Repeat the whole listing exactly as written.

**Record extracts:**
§ §
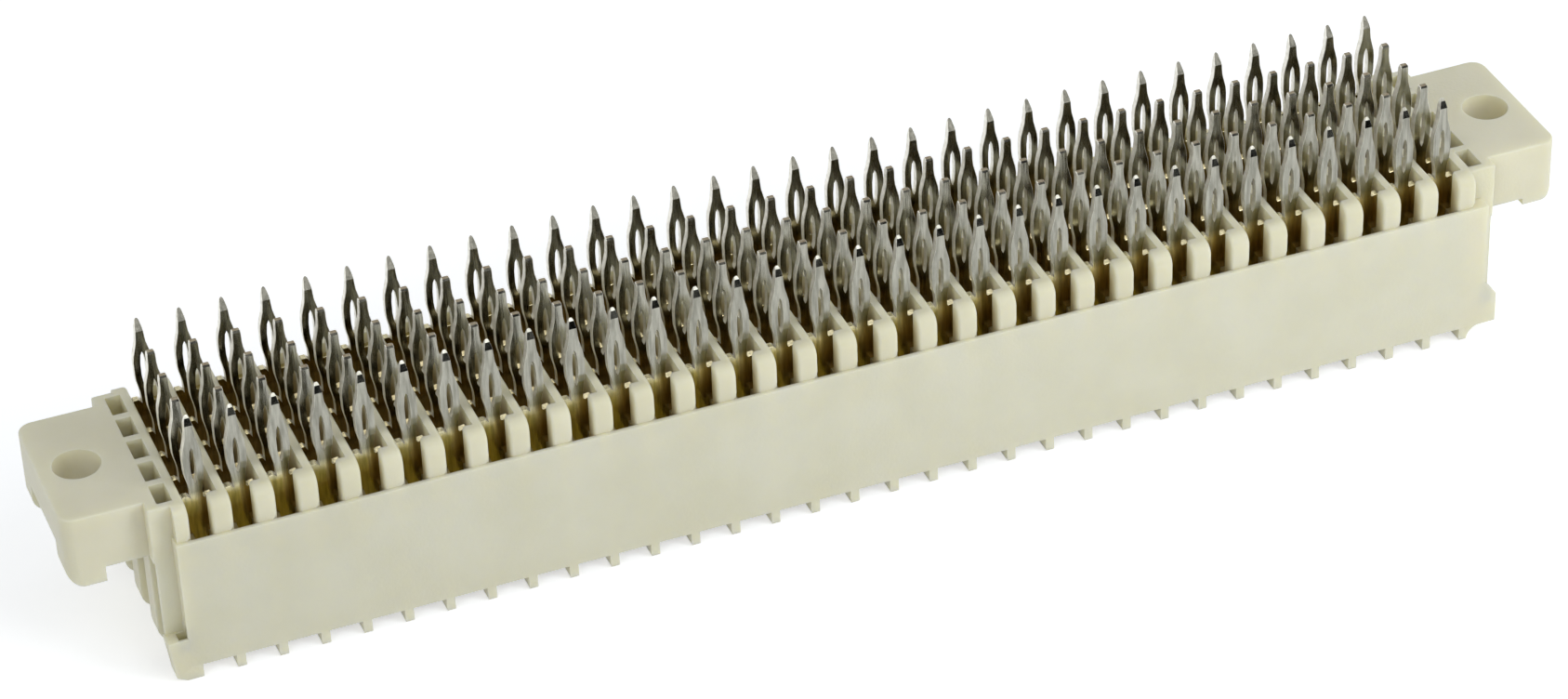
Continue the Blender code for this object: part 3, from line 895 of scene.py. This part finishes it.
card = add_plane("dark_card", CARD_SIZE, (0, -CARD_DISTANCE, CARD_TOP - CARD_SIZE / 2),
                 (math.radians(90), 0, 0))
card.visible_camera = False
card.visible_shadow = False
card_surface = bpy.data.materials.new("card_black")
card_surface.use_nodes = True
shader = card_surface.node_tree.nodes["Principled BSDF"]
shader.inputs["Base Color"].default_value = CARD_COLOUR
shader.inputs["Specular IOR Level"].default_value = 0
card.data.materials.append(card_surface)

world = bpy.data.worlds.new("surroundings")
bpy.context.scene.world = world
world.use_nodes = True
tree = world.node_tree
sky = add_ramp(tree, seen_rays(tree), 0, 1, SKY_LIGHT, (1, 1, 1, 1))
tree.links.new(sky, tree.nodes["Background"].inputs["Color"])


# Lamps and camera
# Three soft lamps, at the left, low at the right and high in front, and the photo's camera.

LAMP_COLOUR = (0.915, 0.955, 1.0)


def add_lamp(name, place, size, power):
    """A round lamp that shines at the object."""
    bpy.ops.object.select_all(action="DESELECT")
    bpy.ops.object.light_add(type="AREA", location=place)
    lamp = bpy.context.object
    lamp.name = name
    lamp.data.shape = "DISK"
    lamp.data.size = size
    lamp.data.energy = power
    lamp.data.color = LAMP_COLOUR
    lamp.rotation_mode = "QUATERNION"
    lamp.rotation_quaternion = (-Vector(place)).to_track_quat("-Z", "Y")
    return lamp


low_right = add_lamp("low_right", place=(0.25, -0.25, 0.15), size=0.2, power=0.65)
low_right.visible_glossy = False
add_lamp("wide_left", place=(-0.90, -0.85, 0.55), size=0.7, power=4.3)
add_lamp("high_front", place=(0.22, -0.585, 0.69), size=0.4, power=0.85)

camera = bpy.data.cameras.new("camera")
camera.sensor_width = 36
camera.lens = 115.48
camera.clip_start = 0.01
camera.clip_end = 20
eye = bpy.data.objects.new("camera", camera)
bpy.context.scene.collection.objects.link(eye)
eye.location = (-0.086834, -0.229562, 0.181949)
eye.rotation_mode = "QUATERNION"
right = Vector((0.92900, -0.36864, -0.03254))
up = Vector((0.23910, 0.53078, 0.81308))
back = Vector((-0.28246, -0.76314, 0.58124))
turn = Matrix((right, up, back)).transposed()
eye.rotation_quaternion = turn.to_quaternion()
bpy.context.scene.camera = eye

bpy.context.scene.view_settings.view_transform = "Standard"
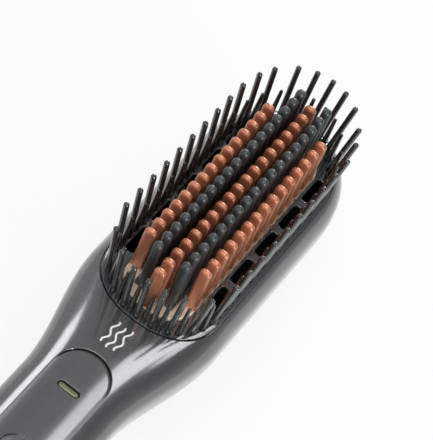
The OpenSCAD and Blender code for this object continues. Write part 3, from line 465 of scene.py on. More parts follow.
§ §
**In response:**
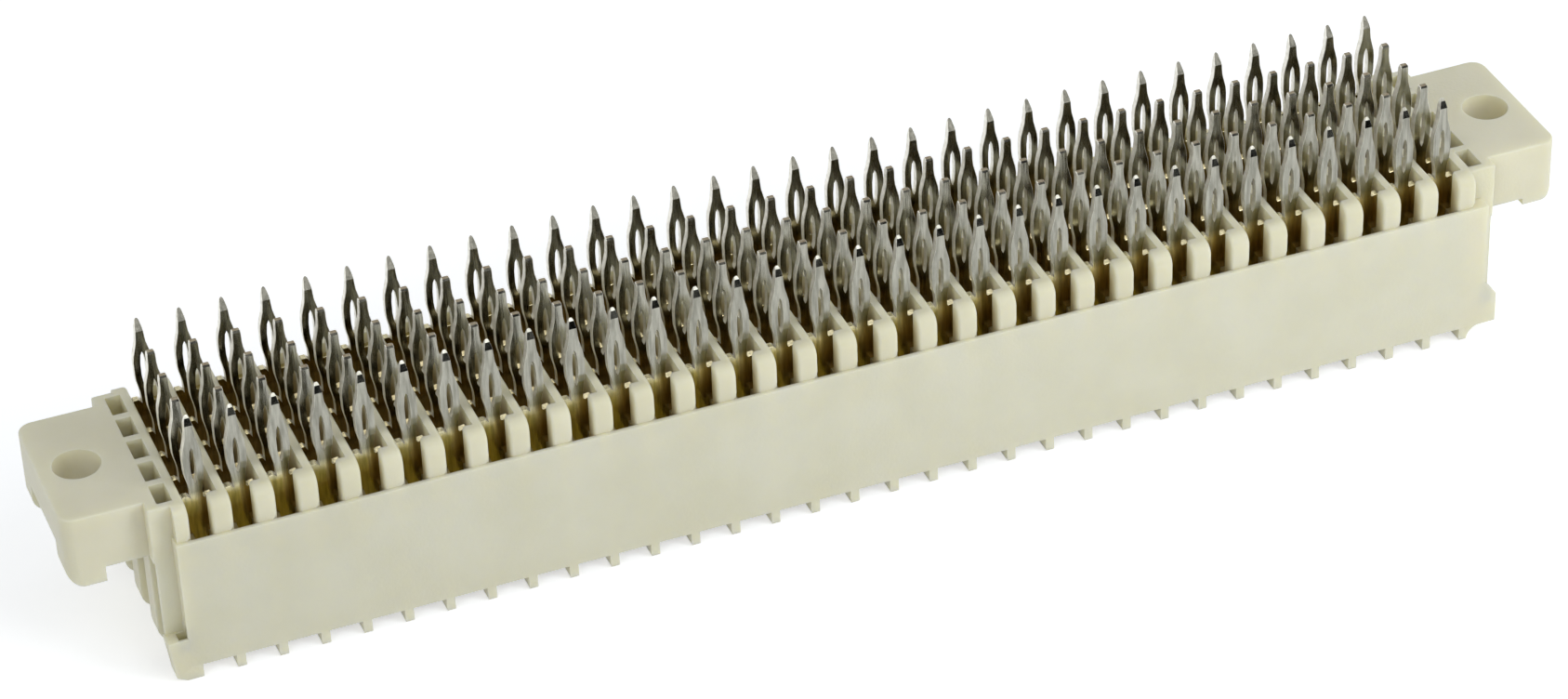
Continue the Blender code for this object: part 3, from line 895 of scene.py. This part finishes it.
card = add_plane("dark_card", CARD_SIZE, (0, -CARD_DISTANCE, CARD_TOP - CARD_SIZE / 2),
                 (math.radians(90), 0, 0))
card.visible_camera = False
card.visible_shadow = False
card_surface = bpy.data.materials.new("card_black")
card_surface.use_nodes = True
shader = card_surface.node_tree.nodes["Principled BSDF"]
shader.inputs["Base Color"].default_value = CARD_COLOUR
shader.inputs["Specular IOR Level"].default_value = 0
card.data.materials.append(card_surface)

world = bpy.data.worlds.new("surroundings")
bpy.context.scene.world = world
world.use_nodes = True
tree = world.node_tree
sky = add_ramp(tree, seen_rays(tree), 0, 1, SKY_LIGHT, (1, 1, 1, 1))
tree.links.new(sky, tree.nodes["Background"].inputs["Color"])


# Lamps and camera
# Three soft lamps, at the left, low at the right and high in front, and the photo's camera.

LAMP_COLOUR = (0.915, 0.955, 1.0)


def add_lamp(name, place, size, power):
    """A round lamp that shines at the object."""
    bpy.ops.object.select_all(action="DESELECT")
    bpy.ops.object.light_add(type="AREA", location=place)
    lamp = bpy.context.object
    lamp.name = name
    lamp.data.shape = "DISK"
    lamp.data.size = size
    lamp.data.energy = power
    lamp.data.color = LAMP_COLOUR
    lamp.rotation_mode = "QUATERNION"
    lamp.rotation_quaternion = (-Vector(place)).to_track_quat("-Z", "Y")
    return lamp


low_right = add_lamp("low_right", place=(0.25, -0.25, 0.15), size=0.2, power=0.65)
low_right.visible_glossy = False
add_lamp("wide_left", place=(-0.90, -0.85, 0.55), size=0.7, power=4.3)
add_lamp("high_front", place=(0.22, -0.585, 0.69), size=0.4, power=0.85)

camera = bpy.data.cameras.new("camera")
camera.sensor_width = 36
camera.lens = 115.48
camera.clip_start = 0.01
camera.clip_end = 20
eye = bpy.data.objects.new("camera", camera)
bpy.context.scene.collection.objects.link(eye)
eye.location = (-0.086834, -0.229562, 0.181949)
eye.rotation_mode = "QUATERNION"
right = Vector((0.92900, -0.36864, -0.03254))
up = Vector((0.23910, 0.53078, 0.81308))
back = Vector((-0.28246, -0.76314, 0.58124))
turn = Matrix((right, up, back)).transposed()
eye.rotation_quaternion = turn.to_quaternion()
bpy.context.scene.camera = eye

bpy.context.scene.view_settings.view_transform = "Standard"
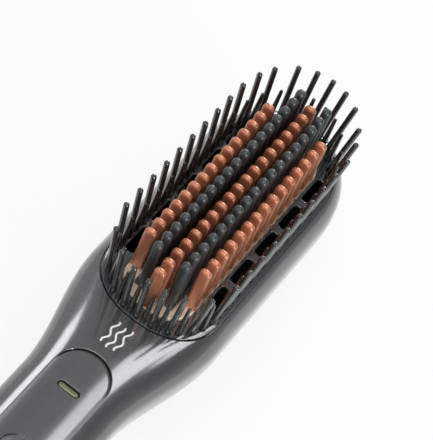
The OpenSCAD and Blender code for this object continues. Write part 3, from line 465 of scene.py on. More parts follow.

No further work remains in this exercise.